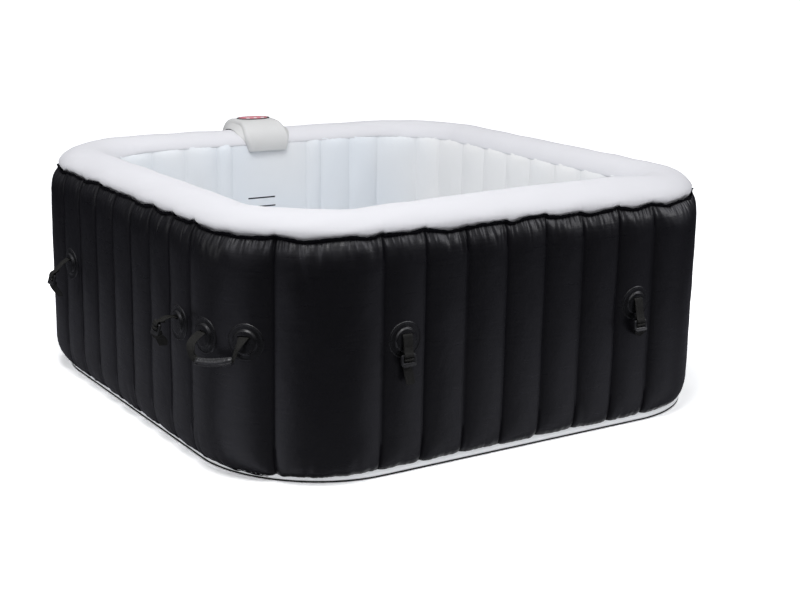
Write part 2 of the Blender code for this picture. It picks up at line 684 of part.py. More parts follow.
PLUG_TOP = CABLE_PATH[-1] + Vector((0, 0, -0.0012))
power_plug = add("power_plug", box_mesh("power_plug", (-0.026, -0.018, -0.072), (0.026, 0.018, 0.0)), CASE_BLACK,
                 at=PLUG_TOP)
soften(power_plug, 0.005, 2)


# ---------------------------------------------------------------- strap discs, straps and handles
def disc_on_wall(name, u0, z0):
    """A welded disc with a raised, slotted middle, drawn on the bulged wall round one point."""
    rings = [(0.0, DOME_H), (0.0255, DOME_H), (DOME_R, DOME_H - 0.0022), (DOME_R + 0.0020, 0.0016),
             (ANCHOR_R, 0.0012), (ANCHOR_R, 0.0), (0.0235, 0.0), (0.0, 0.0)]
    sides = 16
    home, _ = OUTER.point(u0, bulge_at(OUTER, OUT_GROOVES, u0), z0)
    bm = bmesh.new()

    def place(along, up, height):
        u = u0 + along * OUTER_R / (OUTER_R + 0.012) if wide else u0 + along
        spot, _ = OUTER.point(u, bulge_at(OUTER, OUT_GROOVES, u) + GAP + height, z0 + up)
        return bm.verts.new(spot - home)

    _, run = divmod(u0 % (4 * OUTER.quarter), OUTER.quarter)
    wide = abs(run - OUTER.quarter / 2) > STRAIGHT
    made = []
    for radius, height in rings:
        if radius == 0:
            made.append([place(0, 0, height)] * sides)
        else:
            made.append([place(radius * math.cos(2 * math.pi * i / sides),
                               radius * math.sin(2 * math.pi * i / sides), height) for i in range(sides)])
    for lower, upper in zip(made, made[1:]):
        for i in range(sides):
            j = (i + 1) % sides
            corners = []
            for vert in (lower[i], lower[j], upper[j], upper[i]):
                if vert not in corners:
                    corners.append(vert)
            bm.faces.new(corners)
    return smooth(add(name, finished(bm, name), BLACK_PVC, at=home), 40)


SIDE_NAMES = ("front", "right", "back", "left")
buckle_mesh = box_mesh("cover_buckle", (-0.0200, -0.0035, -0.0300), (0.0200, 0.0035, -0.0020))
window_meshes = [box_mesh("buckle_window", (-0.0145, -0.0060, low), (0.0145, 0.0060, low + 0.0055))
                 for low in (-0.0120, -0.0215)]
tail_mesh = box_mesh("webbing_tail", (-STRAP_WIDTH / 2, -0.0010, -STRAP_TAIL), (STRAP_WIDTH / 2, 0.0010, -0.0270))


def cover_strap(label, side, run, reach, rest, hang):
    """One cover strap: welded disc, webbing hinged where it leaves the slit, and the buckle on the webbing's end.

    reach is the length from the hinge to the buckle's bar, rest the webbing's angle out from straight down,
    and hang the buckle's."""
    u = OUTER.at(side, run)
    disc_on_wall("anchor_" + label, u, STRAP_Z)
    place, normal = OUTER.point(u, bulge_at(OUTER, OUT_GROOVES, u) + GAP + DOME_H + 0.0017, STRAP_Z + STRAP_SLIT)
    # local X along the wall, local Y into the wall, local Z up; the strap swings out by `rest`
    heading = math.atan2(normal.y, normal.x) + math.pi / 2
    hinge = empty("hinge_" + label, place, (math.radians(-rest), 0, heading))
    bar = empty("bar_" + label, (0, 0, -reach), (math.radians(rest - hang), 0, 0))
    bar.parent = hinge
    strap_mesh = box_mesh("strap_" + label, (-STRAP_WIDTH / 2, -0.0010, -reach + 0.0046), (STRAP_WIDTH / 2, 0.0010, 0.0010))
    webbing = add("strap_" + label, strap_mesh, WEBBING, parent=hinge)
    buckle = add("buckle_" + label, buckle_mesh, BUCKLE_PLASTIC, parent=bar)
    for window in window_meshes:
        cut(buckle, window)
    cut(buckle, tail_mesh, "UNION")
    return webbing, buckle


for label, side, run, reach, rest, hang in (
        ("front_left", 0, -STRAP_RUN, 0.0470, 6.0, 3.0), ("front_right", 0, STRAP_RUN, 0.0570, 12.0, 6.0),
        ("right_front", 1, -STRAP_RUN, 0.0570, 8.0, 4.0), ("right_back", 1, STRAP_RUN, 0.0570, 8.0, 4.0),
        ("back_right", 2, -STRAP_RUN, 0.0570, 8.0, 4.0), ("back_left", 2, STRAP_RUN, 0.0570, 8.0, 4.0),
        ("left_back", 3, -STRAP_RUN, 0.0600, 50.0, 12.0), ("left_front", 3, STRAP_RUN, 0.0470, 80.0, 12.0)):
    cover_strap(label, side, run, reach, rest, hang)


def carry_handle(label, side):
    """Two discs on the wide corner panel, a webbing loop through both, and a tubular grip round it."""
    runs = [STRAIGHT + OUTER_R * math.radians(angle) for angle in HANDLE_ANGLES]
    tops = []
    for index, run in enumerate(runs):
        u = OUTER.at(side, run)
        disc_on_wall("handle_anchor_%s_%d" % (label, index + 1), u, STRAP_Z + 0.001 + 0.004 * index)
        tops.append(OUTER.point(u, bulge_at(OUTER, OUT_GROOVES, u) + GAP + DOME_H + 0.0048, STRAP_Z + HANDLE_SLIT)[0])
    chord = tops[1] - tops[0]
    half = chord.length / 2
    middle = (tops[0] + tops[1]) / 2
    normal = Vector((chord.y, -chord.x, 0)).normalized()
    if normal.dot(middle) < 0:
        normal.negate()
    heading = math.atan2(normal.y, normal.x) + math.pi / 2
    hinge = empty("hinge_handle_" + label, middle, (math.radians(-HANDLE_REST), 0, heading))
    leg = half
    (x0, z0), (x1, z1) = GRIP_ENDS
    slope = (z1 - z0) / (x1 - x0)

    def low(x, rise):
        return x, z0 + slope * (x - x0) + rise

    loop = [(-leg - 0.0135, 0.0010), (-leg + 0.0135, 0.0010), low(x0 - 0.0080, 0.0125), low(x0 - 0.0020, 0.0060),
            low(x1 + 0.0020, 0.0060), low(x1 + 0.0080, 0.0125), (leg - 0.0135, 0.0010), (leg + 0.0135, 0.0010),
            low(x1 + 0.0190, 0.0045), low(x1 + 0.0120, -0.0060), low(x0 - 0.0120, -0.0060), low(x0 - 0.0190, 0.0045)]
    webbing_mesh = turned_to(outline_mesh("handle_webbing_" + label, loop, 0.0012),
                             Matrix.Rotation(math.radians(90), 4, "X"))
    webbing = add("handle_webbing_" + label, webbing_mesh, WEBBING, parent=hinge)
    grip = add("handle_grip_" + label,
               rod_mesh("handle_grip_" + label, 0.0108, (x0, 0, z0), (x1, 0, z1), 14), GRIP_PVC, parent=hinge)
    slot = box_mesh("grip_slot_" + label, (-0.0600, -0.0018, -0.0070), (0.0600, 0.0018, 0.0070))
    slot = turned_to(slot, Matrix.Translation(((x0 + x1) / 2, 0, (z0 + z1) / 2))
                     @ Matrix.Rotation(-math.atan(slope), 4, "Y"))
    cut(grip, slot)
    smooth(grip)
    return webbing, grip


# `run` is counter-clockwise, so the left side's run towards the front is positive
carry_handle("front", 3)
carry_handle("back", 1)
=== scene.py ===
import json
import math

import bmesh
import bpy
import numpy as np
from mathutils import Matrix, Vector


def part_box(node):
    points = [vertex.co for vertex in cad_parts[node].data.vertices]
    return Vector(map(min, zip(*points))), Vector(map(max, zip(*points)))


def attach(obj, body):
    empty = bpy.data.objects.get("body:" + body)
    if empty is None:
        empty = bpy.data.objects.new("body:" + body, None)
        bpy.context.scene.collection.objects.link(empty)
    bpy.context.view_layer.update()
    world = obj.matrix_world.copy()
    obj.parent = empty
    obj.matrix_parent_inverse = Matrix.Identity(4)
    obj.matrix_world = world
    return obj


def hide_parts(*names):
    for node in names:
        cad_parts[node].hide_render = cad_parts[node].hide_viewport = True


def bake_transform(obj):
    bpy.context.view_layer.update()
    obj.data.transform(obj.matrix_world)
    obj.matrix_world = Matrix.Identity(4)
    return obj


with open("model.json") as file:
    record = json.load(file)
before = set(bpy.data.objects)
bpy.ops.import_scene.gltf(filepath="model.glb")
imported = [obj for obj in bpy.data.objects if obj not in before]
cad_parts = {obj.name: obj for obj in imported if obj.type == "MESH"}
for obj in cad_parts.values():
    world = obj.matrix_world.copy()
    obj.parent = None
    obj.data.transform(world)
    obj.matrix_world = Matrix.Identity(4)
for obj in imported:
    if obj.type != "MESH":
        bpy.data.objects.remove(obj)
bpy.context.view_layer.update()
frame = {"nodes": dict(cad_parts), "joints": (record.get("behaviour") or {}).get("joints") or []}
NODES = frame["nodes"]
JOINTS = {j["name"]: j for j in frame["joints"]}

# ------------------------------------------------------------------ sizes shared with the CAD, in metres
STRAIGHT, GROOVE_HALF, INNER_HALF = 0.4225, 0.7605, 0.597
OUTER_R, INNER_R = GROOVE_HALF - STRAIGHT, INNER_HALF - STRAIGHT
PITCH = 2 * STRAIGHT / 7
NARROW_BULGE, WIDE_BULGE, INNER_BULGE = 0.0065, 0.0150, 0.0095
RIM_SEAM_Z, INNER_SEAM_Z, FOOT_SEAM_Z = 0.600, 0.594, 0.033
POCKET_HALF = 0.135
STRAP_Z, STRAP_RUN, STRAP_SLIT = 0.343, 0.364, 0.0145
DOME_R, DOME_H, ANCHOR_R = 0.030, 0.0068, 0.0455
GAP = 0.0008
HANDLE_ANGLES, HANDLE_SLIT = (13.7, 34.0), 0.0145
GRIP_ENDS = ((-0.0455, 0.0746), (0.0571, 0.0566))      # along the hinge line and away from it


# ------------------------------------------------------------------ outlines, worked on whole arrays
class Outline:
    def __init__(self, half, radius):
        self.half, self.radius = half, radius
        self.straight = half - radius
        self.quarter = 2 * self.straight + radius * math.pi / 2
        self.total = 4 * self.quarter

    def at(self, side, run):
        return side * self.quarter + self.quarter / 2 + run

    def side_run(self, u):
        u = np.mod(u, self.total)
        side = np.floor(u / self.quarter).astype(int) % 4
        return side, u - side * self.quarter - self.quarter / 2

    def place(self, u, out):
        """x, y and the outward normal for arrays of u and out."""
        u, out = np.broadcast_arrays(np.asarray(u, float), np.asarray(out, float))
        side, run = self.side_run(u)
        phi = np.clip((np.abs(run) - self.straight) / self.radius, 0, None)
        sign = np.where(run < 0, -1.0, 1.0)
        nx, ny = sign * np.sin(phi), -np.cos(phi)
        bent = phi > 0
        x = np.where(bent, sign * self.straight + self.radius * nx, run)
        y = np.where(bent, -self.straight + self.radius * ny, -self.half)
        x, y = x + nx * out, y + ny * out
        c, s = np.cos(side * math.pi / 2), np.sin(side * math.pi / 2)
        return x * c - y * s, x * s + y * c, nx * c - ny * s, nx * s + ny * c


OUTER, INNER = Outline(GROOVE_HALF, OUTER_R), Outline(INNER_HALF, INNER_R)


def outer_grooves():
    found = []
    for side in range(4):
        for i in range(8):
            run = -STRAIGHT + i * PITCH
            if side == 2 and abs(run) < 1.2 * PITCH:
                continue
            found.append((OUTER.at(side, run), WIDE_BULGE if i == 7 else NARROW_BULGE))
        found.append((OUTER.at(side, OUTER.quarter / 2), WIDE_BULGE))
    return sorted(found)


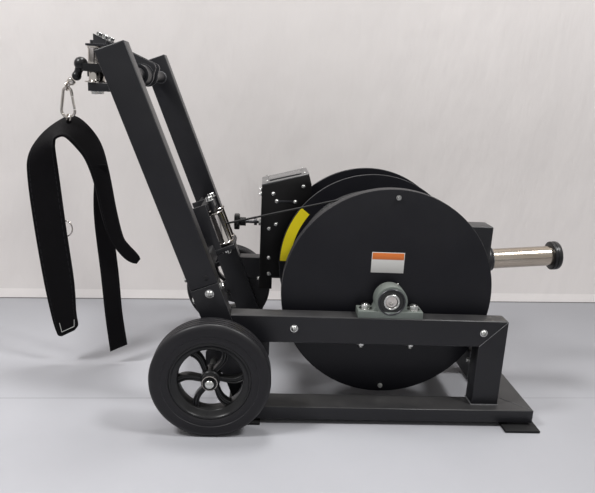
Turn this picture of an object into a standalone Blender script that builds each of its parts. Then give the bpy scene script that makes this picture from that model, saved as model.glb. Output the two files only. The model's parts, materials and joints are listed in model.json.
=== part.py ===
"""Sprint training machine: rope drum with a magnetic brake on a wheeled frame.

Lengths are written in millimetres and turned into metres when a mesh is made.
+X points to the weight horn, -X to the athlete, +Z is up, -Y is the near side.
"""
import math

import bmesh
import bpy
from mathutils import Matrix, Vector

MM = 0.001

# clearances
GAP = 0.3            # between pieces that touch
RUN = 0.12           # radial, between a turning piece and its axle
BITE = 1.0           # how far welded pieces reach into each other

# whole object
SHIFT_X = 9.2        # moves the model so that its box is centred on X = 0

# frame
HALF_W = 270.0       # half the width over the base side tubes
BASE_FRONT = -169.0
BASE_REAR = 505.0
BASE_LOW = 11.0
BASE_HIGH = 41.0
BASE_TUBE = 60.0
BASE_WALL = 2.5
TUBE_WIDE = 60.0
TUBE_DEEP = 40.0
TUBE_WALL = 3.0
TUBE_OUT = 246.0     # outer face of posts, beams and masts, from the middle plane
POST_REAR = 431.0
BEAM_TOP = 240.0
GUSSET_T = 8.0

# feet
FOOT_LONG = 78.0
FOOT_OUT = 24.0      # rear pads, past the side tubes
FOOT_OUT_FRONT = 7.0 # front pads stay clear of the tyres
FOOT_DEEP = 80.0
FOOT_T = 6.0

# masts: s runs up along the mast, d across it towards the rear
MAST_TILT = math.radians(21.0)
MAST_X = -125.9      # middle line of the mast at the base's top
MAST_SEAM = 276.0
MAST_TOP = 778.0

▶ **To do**
Begin at the line that has "front is positive" in the entries above; stop after the line that has "bpy.context.scene.collection.objects.link(empty)". Transcribe exactly those lines and no others.

▶ **Expected output**
# `run` is counter-clockwise, so the left side's run towards the front is positive
carry_handle("front", 3)
carry_handle("back", 1)
=== scene.py ===
import json
import math

import bmesh
import bpy
import numpy as np
from mathutils import Matrix, Vector


def part_box(node):
    points = [vertex.co for vertex in cad_parts[node].data.vertices]
    return Vector(map(min, zip(*points))), Vector(map(max, zip(*points)))


def attach(obj, body):
    empty = bpy.data.objects.get("body:" + body)
    if empty is None:
        empty = bpy.data.objects.new("body:" + body, None)
        bpy.context.scene.collection.objects.link(empty)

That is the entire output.